Start Recorded data

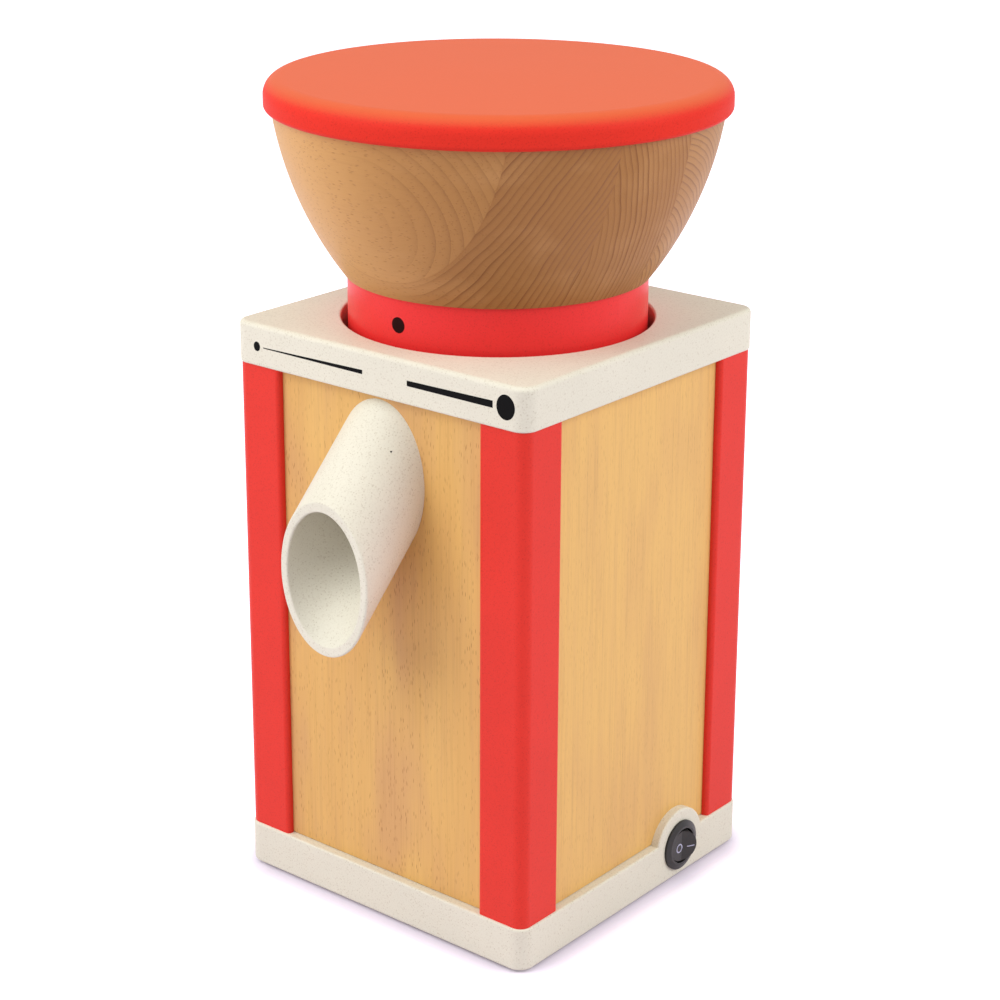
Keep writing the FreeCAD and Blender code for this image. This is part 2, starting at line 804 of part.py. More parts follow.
def make_motor():
    """Motor: end shields, stator, windings, bearings and bolts; it hangs from the chamber."""
    shield = body("upper_motor_shield")
    roof = f"({CHAMBER_FOOT} - shield_plate)"
    wall = "(motor_radius - motor_wall)"
    hub = "(bearing_radius + hub_wall)"
    hub_end = f"({CHAMBER_FOOT} - bearing_lip - bearing_height - bearing_lip / 2)"
    bearing_top = f"({CHAMBER_FOOT} - bearing_lip)"
    turned(
        shield,
        [
            ("seal_radius", CHAMBER_FOOT),
            ("seal_radius", bearing_top),
            ("bearing_radius", bearing_top),
            ("bearing_radius", hub_end),
            (hub, hub_end),
            (hub, roof),
            (wall, roof),
            (wall, STATOR_TOP),
            ("motor_radius", STATOR_TOP),
            ("motor_radius", CHAMBER_FOOT),
        ],
    )
    screw_holes(shield, "motor_screw_circle", 45, "small_screw_radius", CHAMBER_FOOT, "shield_plate")
    screw_holes(shield, "motor_bolt_circle", 0, "motor_bolt_radius", CHAMBER_FOOT, "upper_shield_height")

    lower = body("lower_motor_shield")
    low_roof = f"({MOTOR_FOOT} + shield_plate)"
    low_seat = f"({MOTOR_FOOT} + bearing_lip)"
    low_hub_end = f"({low_seat} + bearing_height + bearing_lip / 2)"
    turned(
        lower,
        [
            ("seal_radius", MOTOR_FOOT),
            ("motor_radius", MOTOR_FOOT),
            ("motor_radius", STATOR_FOOT),
            (wall, STATOR_FOOT),
            (wall, low_roof),
            (hub, low_roof),
            (hub, low_hub_end),
            ("bearing_radius", low_hub_end),
            ("bearing_radius", low_seat),
            ("seal_radius", low_seat),
        ],
    )
    screw_holes(lower, "motor_bolt_circle", 0, "motor_bolt_radius", STATOR_FOOT, "lower_shield_height")
    vent = sketch_on(lower, "XY_Plane", low_roof)
    circles(vent, [("motor_screw_circle - hub_wall", "0")], "seal_radius * 0.7")
    around(lower, [pocket(lower, vent, "shield_plate")], 8)

    stator = body("motor_stator")
    ring(stator, "stator_bore", "motor_radius", STATOR_FOOT, STATOR_TOP)
    screw_holes(stator, "motor_bolt_circle", 0, "motor_bolt_radius", STATOR_TOP, "stator_height")

    windings = body("stator_windings")
    ring(windings, "winding_inner", "winding_outer", STATOR_TOP, f"{STATOR_TOP} + winding_height")
    ring(windings, "winding_inner", "winding_outer", f"{STATOR_FOOT} - winding_height", STATOR_FOOT)

    bore = "shaft_radius + shaft_play"
    upper_foot = f"{bearing_top} - bearing_height"
    lower_top = f"{low_seat} + bearing_height"
    ring(body("upper_bearing"), bore, "bearing_radius", upper_foot, bearing_top)
    ring(body("lower_bearing"), bore, "bearing_radius", low_seat, lower_top)
    ring(body("shaft_seal"), bore, "seal_radius", CHAMBER_FOOT, CHAMBER_DECK)

    screws(
        "motor_bolts", compass("motor_bolt_circle"), MOTOR_FOOT, CHAMBER_FOOT,
        "motor_bolt_radius", "motor_bolt_radius * 1.3", "fan_gap", upwards=True,
    )
    screws(
        "motor_screws", compass("motor_screw_circle", 45), f"({CHAMBER_DECK} - small_screw_sink)", roof,
        "small_screw_radius", "small_screw_head", "small_screw_sink", upwards=False,
    )


def screw_holes(piece, circle, turn, radius, plane, depth):
    """Four holes on a circle, cut down from a plane."""
    bores = circles(sketch_on(piece, "XY_Plane", plane), compass(circle, turn), radius)
    return pocket(piece, bores, depth)


def make_runner():
    """Everything that the motor turns: shaft, rotor, fan, sweeper, lower stone and its nut."""
    shaft = body("motor_shaft")
    turned(
        shaft,
        [
            ("0", FAN_FOOT),
            ("shaft_radius", FAN_FOOT),
            ("shaft_radius", SWEEPER_FOOT),
            ("spindle_radius", SWEEPER_FOOT),
            ("spindle_radius", SPINDLE_TOP),
            ("0", SPINDLE_TOP),
        ],
    )
    rotor = body("motor_rotor")
    ring(
        rotor, "shaft_radius", "stator_bore - air_gap",
        f"{STATOR_FOOT} + rotor_short", f"{STATOR_TOP} - rotor_short",
    )

    fan = body("cooling_fan")
    ring(fan, "shaft_radius", "fan_hub", FAN_FOOT, FAN_TOP)
    ring(fan, "fan_hub - fan_blade", "fan_radius", FAN_FOOT, f"{FAN_FOOT} + fan_blade")
    blade = sketch_on(fan, "XY_Plane", FAN_FOOT)
    rectangle(blade, "fan_hub - fan_blade / 2", "fan_radius", "-fan_blade / 2", "fan_blade / 2")
    around(fan, [pad(fan, blade, "fan_height")], "fan_blades")

    sweeper = body("flour_sweeper")
    ring(sweeper, "spindle_radius", "stone_radius + sweeper_lip", SWEEPER_FOOT, RUNNER_FOOT)
    paddle = sketch_on(sweeper, "XY_Plane", SWEEPER_FOOT)
    paddle_root = "stone_radius + sweeper_gap / 2"
    rectangle(paddle, paddle_root, PADDLE_REACH, "-paddle_width / 2", "paddle_width / 2")
    around(sweeper, [pad(sweeper, paddle, "paddle_height")], 3)

    stone = body("runner_stone")
    seat = f"({RUNNER_FOOT} + stone_seat)"
    turned(
        stone,
        [
            ("spindle_radius", RUNNER_FOOT),
            ("stone_radius", RUNNER_FOOT),
            ("stone_radius", RUNNER_TOP),
            ("nut_recess", RUNNER_TOP),
            ("nut_recess", seat),
            ("spindle_radius", seat),
        ],
    )
    furrows(stone, RUNNER_TOP, forwards=False)

    nut = body("stone_nut")
    corner = "(nut_flats / sqrt(3))"
    hexagon = [(f"{corner} * cos({60 * n} deg)", f"{corner} * sin({60 * n} deg)") for n in range(6)]
    outline(sketch_on(nut, "XY_Plane", seat), hexagon)
    pad(nut, nut.Group[-1], "nut_height")
    dome = "(nut_flats * 0.45)"
    turned(
        nut,
        [
            ("0", SPINDLE_TOP),
            (dome, SPINDLE_TOP),
            (f"{dome} * 0.7", f"{SPINDLE_TOP} + {dome} * 0.45"),
            ("0", f"{SPINDLE_TOP} + {dome} * 0.6"),
        ],
    )
    hole = circles(sketch_on(nut, "XY_Plane", SPINDLE_TOP), [("0", "0")], "spindle_radius")
    pocket(nut, hole, "nut_height")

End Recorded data

Problem details: Set down the listing above in full, please, exactly as it appears.

Response:
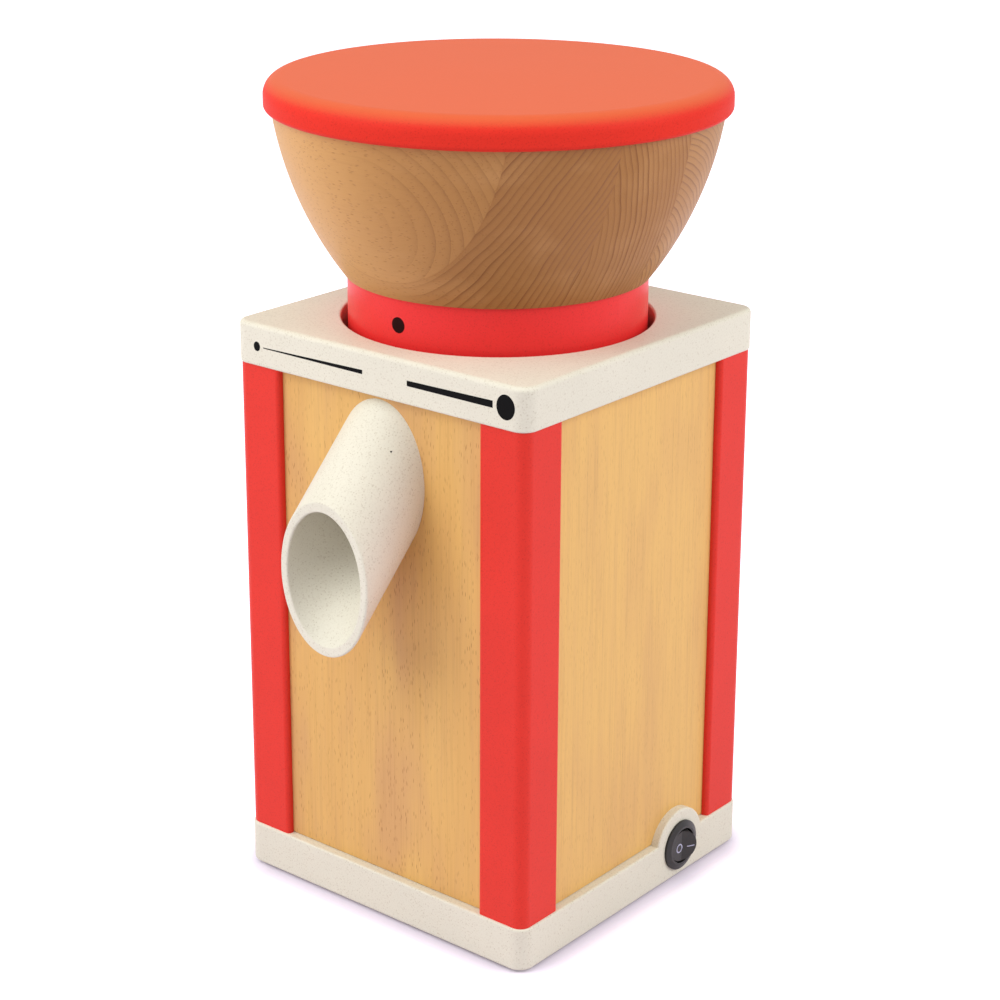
Keep writing the FreeCAD and Blender code for this image. This is part 2, starting at line 804 of part.py. More parts follow.
def make_motor():
    """Motor: end shields, stator, windings, bearings and bolts; it hangs from the chamber."""
    shield = body("upper_motor_shield")
    roof = f"({CHAMBER_FOOT} - shield_plate)"
    wall = "(motor_radius - motor_wall)"
    hub = "(bearing_radius + hub_wall)"
    hub_end = f"({CHAMBER_FOOT} - bearing_lip - bearing_height - bearing_lip / 2)"
    bearing_top = f"({CHAMBER_FOOT} - bearing_lip)"
    turned(
        shield,
        [
            ("seal_radius", CHAMBER_FOOT),
            ("seal_radius", bearing_top),
            ("bearing_radius", bearing_top),
            ("bearing_radius", hub_end),
            (hub, hub_end),
            (hub, roof),
            (wall, roof),
            (wall, STATOR_TOP),
            ("motor_radius", STATOR_TOP),
            ("motor_radius", CHAMBER_FOOT),
        ],
    )
    screw_holes(shield, "motor_screw_circle", 45, "small_screw_radius", CHAMBER_FOOT, "shield_plate")
    screw_holes(shield, "motor_bolt_circle", 0, "motor_bolt_radius", CHAMBER_FOOT, "upper_shield_height")

    lower = body("lower_motor_shield")
    low_roof = f"({MOTOR_FOOT} + shield_plate)"
    low_seat = f"({MOTOR_FOOT} + bearing_lip)"
    low_hub_end = f"({low_seat} + bearing_height + bearing_lip / 2)"
    turned(
        lower,
        [
            ("seal_radius", MOTOR_FOOT),
            ("motor_radius", MOTOR_FOOT),
            ("motor_radius", STATOR_FOOT),
            (wall, STATOR_FOOT),
            (wall, low_roof),
            (hub, low_roof),
            (hub, low_hub_end),
            ("bearing_radius", low_hub_end),
            ("bearing_radius", low_seat),
            ("seal_radius", low_seat),
        ],
    )
    screw_holes(lower, "motor_bolt_circle", 0, "motor_bolt_radius", STATOR_FOOT, "lower_shield_height")
    vent = sketch_on(lower, "XY_Plane", low_roof)
    circles(vent, [("motor_screw_circle - hub_wall", "0")], "seal_radius * 0.7")
    around(lower, [pocket(lower, vent, "shield_plate")], 8)

    stator = body("motor_stator")
    ring(stator, "stator_bore", "motor_radius", STATOR_FOOT, STATOR_TOP)
    screw_holes(stator, "motor_bolt_circle", 0, "motor_bolt_radius", STATOR_TOP, "stator_height")

    windings = body("stator_windings")
    ring(windings, "winding_inner", "winding_outer", STATOR_TOP, f"{STATOR_TOP} + winding_height")
    ring(windings, "winding_inner", "winding_outer", f"{STATOR_FOOT} - winding_height", STATOR_FOOT)

    bore = "shaft_radius + shaft_play"
    upper_foot = f"{bearing_top} - bearing_height"
    lower_top = f"{low_seat} + bearing_height"
    ring(body("upper_bearing"), bore, "bearing_radius", upper_foot, bearing_top)
    ring(body("lower_bearing"), bore, "bearing_radius", low_seat, lower_top)
    ring(body("shaft_seal"), bore, "seal_radius", CHAMBER_FOOT, CHAMBER_DECK)

    screws(
        "motor_bolts", compass("motor_bolt_circle"), MOTOR_FOOT, CHAMBER_FOOT,
        "motor_bolt_radius", "motor_bolt_radius * 1.3", "fan_gap", upwards=True,
    )
    screws(
        "motor_screws", compass("motor_screw_circle", 45), f"({CHAMBER_DECK} - small_screw_sink)", roof,
        "small_screw_radius", "small_screw_head", "small_screw_sink", upwards=False,
    )


def screw_holes(piece, circle, turn, radius, plane, depth):
    """Four holes on a circle, cut down from a plane."""
    bores = circles(sketch_on(piece, "XY_Plane", plane), compass(circle, turn), radius)
    return pocket(piece, bores, depth)


def make_runner():
    """Everything that the motor turns: shaft, rotor, fan, sweeper, lower stone and its nut."""
    shaft = body("motor_shaft")
    turned(
        shaft,
        [
            ("0", FAN_FOOT),
            ("shaft_radius", FAN_FOOT),
            ("shaft_radius", SWEEPER_FOOT),
            ("spindle_radius", SWEEPER_FOOT),
            ("spindle_radius", SPINDLE_TOP),
            ("0", SPINDLE_TOP),
        ],
    )
    rotor = body("motor_rotor")
    ring(
        rotor, "shaft_radius", "stator_bore - air_gap",
        f"{STATOR_FOOT} + rotor_short", f"{STATOR_TOP} - rotor_short",
    )

    fan = body("cooling_fan")
    ring(fan, "shaft_radius", "fan_hub", FAN_FOOT, FAN_TOP)
    ring(fan, "fan_hub - fan_blade", "fan_radius", FAN_FOOT, f"{FAN_FOOT} + fan_blade")
    blade = sketch_on(fan, "XY_Plane", FAN_FOOT)
    rectangle(blade, "fan_hub - fan_blade / 2", "fan_radius", "-fan_blade / 2", "fan_blade / 2")
    around(fan, [pad(fan, blade, "fan_height")], "fan_blades")

    sweeper = body("flour_sweeper")
    ring(sweeper, "spindle_radius", "stone_radius + sweeper_lip", SWEEPER_FOOT, RUNNER_FOOT)
    paddle = sketch_on(sweeper, "XY_Plane", SWEEPER_FOOT)
    paddle_root = "stone_radius + sweeper_gap / 2"
    rectangle(paddle, paddle_root, PADDLE_REACH, "-paddle_width / 2", "paddle_width / 2")
    around(sweeper, [pad(sweeper, paddle, "paddle_height")], 3)

    stone = body("runner_stone")
    seat = f"({RUNNER_FOOT} + stone_seat)"
    turned(
        stone,
        [
            ("spindle_radius", RUNNER_FOOT),
            ("stone_radius", RUNNER_FOOT),
            ("stone_radius", RUNNER_TOP),
            ("nut_recess", RUNNER_TOP),
            ("nut_recess", seat),
            ("spindle_radius", seat),
        ],
    )
    furrows(stone, RUNNER_TOP, forwards=False)

    nut = body("stone_nut")
    corner = "(nut_flats / sqrt(3))"
    hexagon = [(f"{corner} * cos({60 * n} deg)", f"{corner} * sin({60 * n} deg)") for n in range(6)]
    outline(sketch_on(nut, "XY_Plane", seat), hexagon)
    pad(nut, nut.Group[-1], "nut_height")
    dome = "(nut_flats * 0.45)"
    turned(
        nut,
        [
            ("0", SPINDLE_TOP),
            (dome, SPINDLE_TOP),
            (f"{dome} * 0.7", f"{SPINDLE_TOP} + {dome} * 0.45"),
            ("0", f"{SPINDLE_TOP} + {dome} * 0.6"),
        ],
    )
    hole = circles(sketch_on(nut, "XY_Plane", SPINDLE_TOP), [("0", "0")], "spindle_radius")
    pocket(nut, hole, "nut_height")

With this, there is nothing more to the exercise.